Abstract: Sea ice thickness is one of the important variables of sea ice. Our knowledge of the temporal and spatial integrity of sea ice thickness is still insufficient and lags behind that of sea ice concentration, extent, and drift velocity. At present, Arctic sea ice thickness data are mostly obtained by satellite remote sensing using CryoSat-2 and SMOS, and since November 2018, ICESat-2. Few studies have evaluated the accuracy of the latest multi-source satellite Arctic sea ice thickness data or assessed the spatial and temporal differences of data from different sources. In this study, we quantified the spatial and temporal differences between the latest sea ice thickness data from ICESat-2, CryoSat-2, and CS2SMOS (merged product of CryoSat-2 and SMOS) during 2019–2020. Results show that the mean sea ice thickness is largest in CryoSat-2, second largest in ICESat-2, and smallest in CS2SMOS. There are also considerable temporal and spatial differences.

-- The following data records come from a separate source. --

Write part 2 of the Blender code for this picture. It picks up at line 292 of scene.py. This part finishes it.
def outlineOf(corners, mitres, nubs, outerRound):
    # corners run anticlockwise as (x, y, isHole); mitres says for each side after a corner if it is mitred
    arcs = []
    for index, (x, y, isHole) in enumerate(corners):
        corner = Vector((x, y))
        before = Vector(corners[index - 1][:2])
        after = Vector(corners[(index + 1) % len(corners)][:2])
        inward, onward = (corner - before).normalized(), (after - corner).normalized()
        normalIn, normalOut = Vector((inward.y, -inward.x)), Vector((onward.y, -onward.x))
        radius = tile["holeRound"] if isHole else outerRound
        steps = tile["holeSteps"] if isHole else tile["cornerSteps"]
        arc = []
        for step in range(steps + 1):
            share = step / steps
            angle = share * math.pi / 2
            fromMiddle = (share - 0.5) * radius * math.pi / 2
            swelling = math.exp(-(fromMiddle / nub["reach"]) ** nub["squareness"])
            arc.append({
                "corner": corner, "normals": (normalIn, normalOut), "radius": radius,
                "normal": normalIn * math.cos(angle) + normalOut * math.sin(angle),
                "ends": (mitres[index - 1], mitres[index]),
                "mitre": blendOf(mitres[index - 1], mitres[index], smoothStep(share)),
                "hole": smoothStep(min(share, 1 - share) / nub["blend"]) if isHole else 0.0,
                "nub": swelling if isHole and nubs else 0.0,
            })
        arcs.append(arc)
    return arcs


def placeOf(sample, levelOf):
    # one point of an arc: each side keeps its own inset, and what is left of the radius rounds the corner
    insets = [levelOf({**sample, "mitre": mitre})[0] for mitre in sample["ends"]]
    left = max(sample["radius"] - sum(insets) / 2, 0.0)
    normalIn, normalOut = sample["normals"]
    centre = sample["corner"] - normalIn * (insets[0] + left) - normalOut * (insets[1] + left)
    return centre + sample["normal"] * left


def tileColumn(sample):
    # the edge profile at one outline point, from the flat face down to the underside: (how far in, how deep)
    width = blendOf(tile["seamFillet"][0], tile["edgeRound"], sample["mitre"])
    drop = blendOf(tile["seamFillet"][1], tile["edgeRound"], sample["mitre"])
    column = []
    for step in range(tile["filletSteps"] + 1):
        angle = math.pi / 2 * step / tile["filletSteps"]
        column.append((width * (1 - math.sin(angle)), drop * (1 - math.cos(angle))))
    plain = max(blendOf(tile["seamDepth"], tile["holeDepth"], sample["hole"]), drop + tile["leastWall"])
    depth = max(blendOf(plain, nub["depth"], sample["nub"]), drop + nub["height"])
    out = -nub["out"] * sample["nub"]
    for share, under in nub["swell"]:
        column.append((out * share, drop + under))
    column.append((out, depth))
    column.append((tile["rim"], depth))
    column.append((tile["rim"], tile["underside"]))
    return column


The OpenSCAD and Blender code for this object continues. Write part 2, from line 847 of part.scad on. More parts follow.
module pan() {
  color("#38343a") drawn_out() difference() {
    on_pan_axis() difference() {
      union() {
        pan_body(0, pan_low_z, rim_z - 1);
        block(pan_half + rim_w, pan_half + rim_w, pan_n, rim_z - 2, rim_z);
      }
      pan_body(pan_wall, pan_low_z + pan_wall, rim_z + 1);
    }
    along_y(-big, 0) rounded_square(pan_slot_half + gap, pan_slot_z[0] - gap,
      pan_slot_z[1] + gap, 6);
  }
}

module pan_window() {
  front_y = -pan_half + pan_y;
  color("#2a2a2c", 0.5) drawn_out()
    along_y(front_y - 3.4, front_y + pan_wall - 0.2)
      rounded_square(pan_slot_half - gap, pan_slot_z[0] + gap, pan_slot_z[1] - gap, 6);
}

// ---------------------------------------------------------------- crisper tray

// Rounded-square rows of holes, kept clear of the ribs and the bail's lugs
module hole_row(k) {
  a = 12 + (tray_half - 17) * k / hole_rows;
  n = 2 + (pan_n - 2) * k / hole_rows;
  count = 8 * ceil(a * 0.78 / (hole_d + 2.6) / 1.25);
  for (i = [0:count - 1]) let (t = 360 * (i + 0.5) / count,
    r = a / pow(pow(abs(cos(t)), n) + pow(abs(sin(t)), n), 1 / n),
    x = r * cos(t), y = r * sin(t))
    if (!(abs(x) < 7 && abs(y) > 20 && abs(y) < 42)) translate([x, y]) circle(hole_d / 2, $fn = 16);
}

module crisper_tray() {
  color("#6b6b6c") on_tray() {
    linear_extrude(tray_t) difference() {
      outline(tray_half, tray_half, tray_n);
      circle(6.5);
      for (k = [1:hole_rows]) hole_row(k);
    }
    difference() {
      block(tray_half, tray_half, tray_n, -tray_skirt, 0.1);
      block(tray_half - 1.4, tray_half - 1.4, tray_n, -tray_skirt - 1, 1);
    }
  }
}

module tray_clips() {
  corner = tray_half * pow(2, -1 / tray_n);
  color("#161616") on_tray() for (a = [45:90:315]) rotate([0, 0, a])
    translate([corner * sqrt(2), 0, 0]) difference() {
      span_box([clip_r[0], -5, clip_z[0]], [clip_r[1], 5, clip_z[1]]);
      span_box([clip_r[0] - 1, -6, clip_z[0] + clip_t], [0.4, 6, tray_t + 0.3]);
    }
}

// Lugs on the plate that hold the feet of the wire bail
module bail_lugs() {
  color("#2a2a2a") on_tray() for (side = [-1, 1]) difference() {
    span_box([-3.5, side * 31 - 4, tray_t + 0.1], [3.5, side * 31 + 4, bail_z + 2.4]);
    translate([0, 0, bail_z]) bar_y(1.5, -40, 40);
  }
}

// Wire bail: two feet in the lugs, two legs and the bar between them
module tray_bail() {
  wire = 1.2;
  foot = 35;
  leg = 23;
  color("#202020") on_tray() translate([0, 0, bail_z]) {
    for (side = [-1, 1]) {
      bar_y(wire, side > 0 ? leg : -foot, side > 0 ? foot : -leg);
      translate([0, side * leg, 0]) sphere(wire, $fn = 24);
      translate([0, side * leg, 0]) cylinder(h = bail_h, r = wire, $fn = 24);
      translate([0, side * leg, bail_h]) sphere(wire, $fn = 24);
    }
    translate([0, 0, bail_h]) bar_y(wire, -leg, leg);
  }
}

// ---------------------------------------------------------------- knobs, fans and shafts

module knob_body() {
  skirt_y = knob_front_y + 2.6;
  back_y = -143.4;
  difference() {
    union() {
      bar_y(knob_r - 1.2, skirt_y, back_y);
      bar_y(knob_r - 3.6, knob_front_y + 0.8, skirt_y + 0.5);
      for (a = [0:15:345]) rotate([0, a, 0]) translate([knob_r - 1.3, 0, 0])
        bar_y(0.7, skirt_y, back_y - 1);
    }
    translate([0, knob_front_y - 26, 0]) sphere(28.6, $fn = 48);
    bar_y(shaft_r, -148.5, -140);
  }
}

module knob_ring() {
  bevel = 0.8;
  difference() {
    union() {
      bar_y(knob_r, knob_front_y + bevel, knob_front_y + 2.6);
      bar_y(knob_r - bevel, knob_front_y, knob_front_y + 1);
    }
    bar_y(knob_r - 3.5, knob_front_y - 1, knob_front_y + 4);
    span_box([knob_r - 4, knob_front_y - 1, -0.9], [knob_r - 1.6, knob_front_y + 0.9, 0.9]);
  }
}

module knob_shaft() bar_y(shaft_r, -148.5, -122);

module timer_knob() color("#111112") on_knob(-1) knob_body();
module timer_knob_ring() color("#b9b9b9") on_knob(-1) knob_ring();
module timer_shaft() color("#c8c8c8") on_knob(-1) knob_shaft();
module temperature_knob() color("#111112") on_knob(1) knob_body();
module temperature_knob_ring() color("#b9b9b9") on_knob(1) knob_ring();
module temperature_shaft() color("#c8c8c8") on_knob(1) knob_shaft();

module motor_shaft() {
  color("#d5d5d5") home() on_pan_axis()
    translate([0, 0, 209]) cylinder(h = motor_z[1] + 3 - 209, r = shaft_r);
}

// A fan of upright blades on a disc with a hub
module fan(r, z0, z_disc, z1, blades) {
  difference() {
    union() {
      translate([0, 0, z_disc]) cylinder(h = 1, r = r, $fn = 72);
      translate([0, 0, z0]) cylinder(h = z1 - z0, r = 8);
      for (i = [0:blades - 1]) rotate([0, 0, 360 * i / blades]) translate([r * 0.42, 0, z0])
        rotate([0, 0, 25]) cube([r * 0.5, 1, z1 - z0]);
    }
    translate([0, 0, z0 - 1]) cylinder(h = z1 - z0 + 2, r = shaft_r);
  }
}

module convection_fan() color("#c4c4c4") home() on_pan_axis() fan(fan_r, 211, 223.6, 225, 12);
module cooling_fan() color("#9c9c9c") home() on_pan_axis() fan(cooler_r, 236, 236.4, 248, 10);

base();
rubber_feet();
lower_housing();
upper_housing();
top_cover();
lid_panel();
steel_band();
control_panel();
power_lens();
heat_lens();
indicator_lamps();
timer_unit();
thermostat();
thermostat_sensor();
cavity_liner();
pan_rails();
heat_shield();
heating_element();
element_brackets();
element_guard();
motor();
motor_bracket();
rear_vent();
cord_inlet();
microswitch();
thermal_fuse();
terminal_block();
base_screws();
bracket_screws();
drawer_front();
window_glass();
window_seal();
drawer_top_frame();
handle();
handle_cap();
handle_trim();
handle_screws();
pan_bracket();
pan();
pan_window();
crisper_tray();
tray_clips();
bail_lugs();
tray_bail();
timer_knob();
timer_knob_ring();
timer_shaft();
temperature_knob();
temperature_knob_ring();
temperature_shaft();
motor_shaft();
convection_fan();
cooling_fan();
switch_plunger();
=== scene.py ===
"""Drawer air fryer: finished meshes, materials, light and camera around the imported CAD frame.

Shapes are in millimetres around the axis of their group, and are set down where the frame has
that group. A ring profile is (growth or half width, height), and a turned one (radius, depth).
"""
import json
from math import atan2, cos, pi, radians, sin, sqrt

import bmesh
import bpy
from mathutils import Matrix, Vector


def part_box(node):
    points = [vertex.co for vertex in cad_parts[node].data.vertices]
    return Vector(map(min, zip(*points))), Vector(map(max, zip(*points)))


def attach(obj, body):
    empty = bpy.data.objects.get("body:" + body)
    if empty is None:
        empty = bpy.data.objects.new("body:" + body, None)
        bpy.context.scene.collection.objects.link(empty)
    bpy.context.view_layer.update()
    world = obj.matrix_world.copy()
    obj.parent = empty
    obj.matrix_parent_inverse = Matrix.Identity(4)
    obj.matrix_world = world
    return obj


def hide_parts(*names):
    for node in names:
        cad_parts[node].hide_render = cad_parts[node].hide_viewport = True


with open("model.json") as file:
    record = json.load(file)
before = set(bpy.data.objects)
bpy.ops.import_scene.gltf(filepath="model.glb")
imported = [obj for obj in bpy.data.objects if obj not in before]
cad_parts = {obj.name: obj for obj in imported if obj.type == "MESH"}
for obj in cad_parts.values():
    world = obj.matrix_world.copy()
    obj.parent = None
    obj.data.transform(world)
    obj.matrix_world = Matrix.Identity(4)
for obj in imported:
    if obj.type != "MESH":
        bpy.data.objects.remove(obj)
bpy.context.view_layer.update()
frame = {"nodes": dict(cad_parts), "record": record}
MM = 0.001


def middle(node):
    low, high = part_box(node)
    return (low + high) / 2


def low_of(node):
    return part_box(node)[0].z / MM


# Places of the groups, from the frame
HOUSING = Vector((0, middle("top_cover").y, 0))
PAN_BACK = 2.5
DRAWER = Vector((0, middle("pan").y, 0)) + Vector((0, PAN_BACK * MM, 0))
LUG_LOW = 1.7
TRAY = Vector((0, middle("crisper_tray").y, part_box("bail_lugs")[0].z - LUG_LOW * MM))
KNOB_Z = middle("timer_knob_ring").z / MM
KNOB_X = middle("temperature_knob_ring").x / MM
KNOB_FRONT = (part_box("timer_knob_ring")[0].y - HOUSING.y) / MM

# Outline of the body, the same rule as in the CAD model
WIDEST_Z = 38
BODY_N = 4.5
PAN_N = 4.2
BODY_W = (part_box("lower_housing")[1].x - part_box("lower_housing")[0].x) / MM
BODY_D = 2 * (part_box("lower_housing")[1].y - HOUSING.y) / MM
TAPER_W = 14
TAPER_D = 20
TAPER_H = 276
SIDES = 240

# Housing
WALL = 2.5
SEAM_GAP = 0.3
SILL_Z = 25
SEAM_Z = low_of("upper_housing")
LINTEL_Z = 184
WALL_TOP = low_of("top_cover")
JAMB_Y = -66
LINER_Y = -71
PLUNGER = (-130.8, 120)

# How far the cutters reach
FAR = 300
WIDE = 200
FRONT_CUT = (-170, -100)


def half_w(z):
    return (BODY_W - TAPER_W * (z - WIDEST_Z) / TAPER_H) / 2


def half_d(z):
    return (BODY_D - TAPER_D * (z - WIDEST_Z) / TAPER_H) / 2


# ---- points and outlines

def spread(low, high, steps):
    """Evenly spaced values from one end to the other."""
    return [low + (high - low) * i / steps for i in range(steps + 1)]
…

For regions covered with thick sea ice, thickness is largest in ICESat-2, and the thickness in Cryosat-2 is similar to that in CS2SMOS. For marginal ice zones, thickness is largest in CryoSat-2 and smallest in CS2SMOS. The difference between the datasets is smaller over the East Siberian Sea and Beaufort Sea and larger over the Barents Sea. We compared the satellite data with field data collected during Operation IceBridge (OIB) in April 2019 and found that the difference between CS2SMOS and OIB is smaller than that between ICESat-2 and OIB.

Key words: Arctic, sea ice thickness, satellite remote sensing, Operation IceBridge (OIB)